3.3 Data Cleaning and Transformation
After merging, the dataset was cleaned and standardized:
- missing or invalid values were handled or removed where appropriate
- magnitude values were grouped into bins for comparison
- depth values were categorized (e.g., shallow vs. deep)
- damage values were normalized where possible
A filtered subset of the data was created for analysis, focusing on observations with sufficient information for deaths, magnitude, and damage.
3.4 Analytical Approach
The analysis focuses on four primary questions:
- the relationship between earthquake magnitude and human impact
- the role of depth in determining severity
- regional differences in earthquake outcomes
- temporal trends in deaths and economic damage
Summary statistics such as medians, totals, and rolling averages were computed to identify patterns. Results were visualized using bar charts and time-series plots.
4 Results
4.1 Magnitude and Impact
The analysis shows a clear positive relationship between earthquake magnitude and both deaths and economic damage. Larger earthquakes tend to produce more severe outcomes, although variability within each magnitude range indicates that magnitude alone does not fully explain impact.
Median deaths remain near zero across all bins below M8.0, then jump sharply, to around 400 at M8.0–8.5 and over 1,200 at M8.5–9.0, suggesting that truly catastrophic death tolls are concentrated in the largest events. Damage severity follows a smoother climb, rising from a median order of 2 below M5.5 to 3 at M5.5–6.5, and plateauing at the maximum value of 4 above M6.5. This indicates that while deaths are driven by a small number of extreme events, significant property damage becomes the norm at moderately large magnitudes.

4.2 Depth and Severity
Shallower earthquakes are generally associated with higher levels of damage and fatalities compared to deeper earthquakes. This is consistent with the physical mechanism of ground shaking, which is typically more intense closer to the surface.
Among M5+ events, shallow earthquakes have a median death toll of 4, compared to 2 for intermediate-depth events. Deep earthquakes show a median of 5, though this figure comes from very few events — fewer than 15 deep earthquakes appear in the dataset compared to roughly 115 intermediate and 340 shallow — making it unreliable as a general pattern. The dominance of shallow earthquakes in the record reinforces that depth shapes both the physical intensity of shaking and the likelihood that an event reaches the threshold of human significance.
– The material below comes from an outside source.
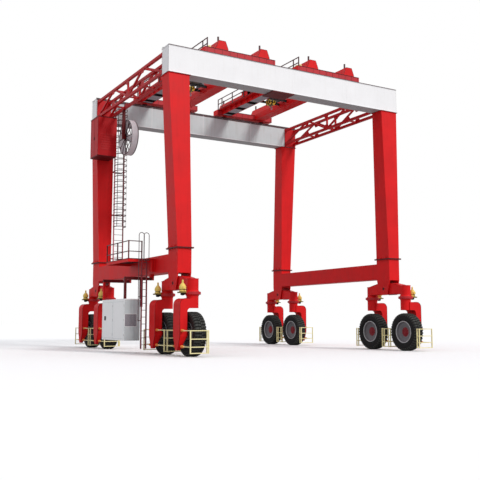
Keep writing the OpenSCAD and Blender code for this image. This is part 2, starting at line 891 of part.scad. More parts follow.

4.3 Regional Vulnerability
Significant differences in earthquake impact are observed across regions. Some regions exhibit disproportionately high deaths relative to earthquake magnitude, suggesting differences in infrastructure quality, population density, preparedness, and reporting practices.Haiti: Port-au-Prince leads all regions by a wide margin with over 300,000 total deaths, driven primarily by the 2010 earthquake. China: Sichuan Province and Baramula follow at roughly 80,000 each, with Turkey: Kahramanmaras; Syria close behind.
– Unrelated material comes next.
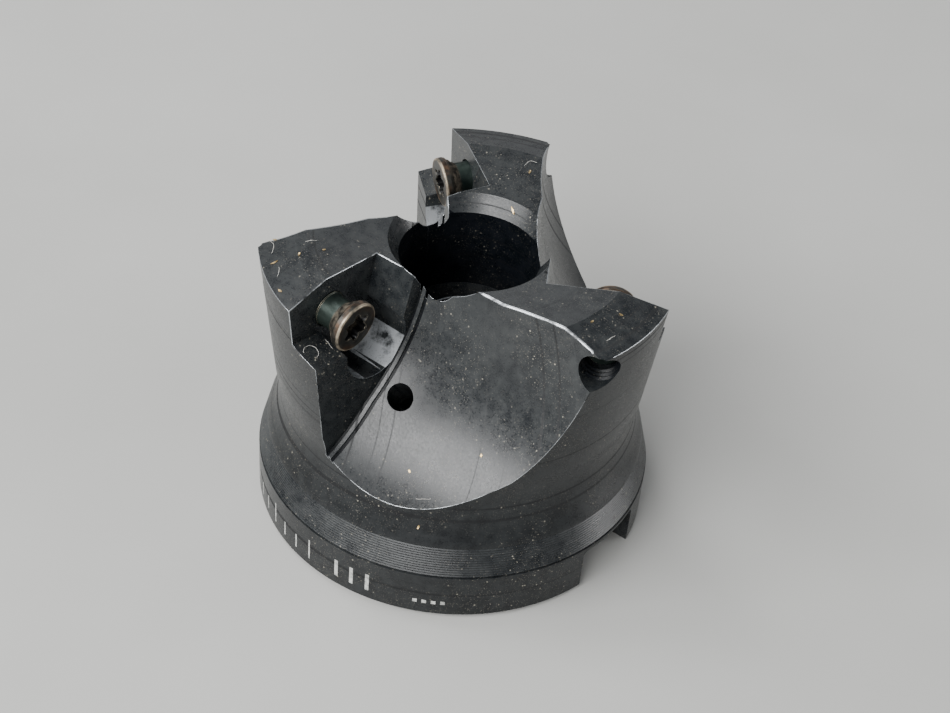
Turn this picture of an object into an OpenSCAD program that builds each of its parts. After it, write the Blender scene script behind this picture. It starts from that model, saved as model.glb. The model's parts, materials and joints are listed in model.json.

The vulnerability index (which measures deaths per event relative to median magnitude) tells a different story about underlying risk. China: Sichuan Province scores over 2,000, far exceeding all other regions, meaning it experiences disproportionately high fatalities even after accounting for earthquake size. Afghanistan: Herat is the only other region with a meaningfully elevated score, while all remaining regions cluster near zero. This points to factors beyond magnitude (such as building construction, population density, and emergency response capacity) as critical determinants of earthquake outcomes.

4.4 Trends Over Time
Annual totals for deaths and damage fluctuate substantially over the study period. Short-term variability is high, but rolling averages provide a clearer view of broader trends. The results suggest that extreme events drive much of the variation rather than steady long-term changes.
Deaths spike dramatically in 2010 to over 300,000 — almost entirely attributable to the Haiti earthquake — before the 5-year rolling mean drops sharply and remains low through the mid-2010s, with a modest uptick in the early 2020s. Property damage peaks around 2008 at roughly $85 billion, driven by the Sichuan earthquake, and again in 2024 at around $52 billion. Outside of these extreme events, both deaths and damage remain relatively stable across the 25-year window, with no clear upward or downward trend in the rolling means.

5 Discussion
The findings highlight that earthquake impact is influenced by a combination of physical and contextual factors. While magnitude and depth are important predictors, regional characteristics play a critical role in determining outcomes.
The variability observed within magnitude categories suggests that preparedness, building standards, and response capacity significantly influence the severity of earthquake consequences. Additionally, the concentration of high-impact events in certain regions underscores the importance of local vulnerability.
6 Limitations
Several limitations should be considered when interpreting the results.
First, the integration of datasets relies on approximate matching rather than exact identifiers. This introduces potential for mismatches or missed matches, particularly in regions with frequent seismic activity.
Second, the NCEI dataset includes missing or incomplete values for key variables such as deaths and economic damage. This limits the completeness of the analysis.
Third, reporting quality and data availability vary across countries and over time, introducing potential bias in observed patterns.
Finally, the analysis is descriptive and does not establish causal relationships between earthquake characteristics and outcomes.
7 Conclusion
This project demonstrates that while earthquake magnitude is strongly associated with human impact, it is not the sole determinant. Depth, geographic location, and regional vulnerability all contribute to the severity of outcomes.
The results emphasize the importance of considering both physical and contextual factors when assessing earthquake risk. They also highlight the limitations of available data and the challenges of integrating multiple sources.
Overall, the project provides a comprehensive descriptive analysis of global earthquake patterns and their real-world consequences, while laying the groundwork for more detailed future investigation.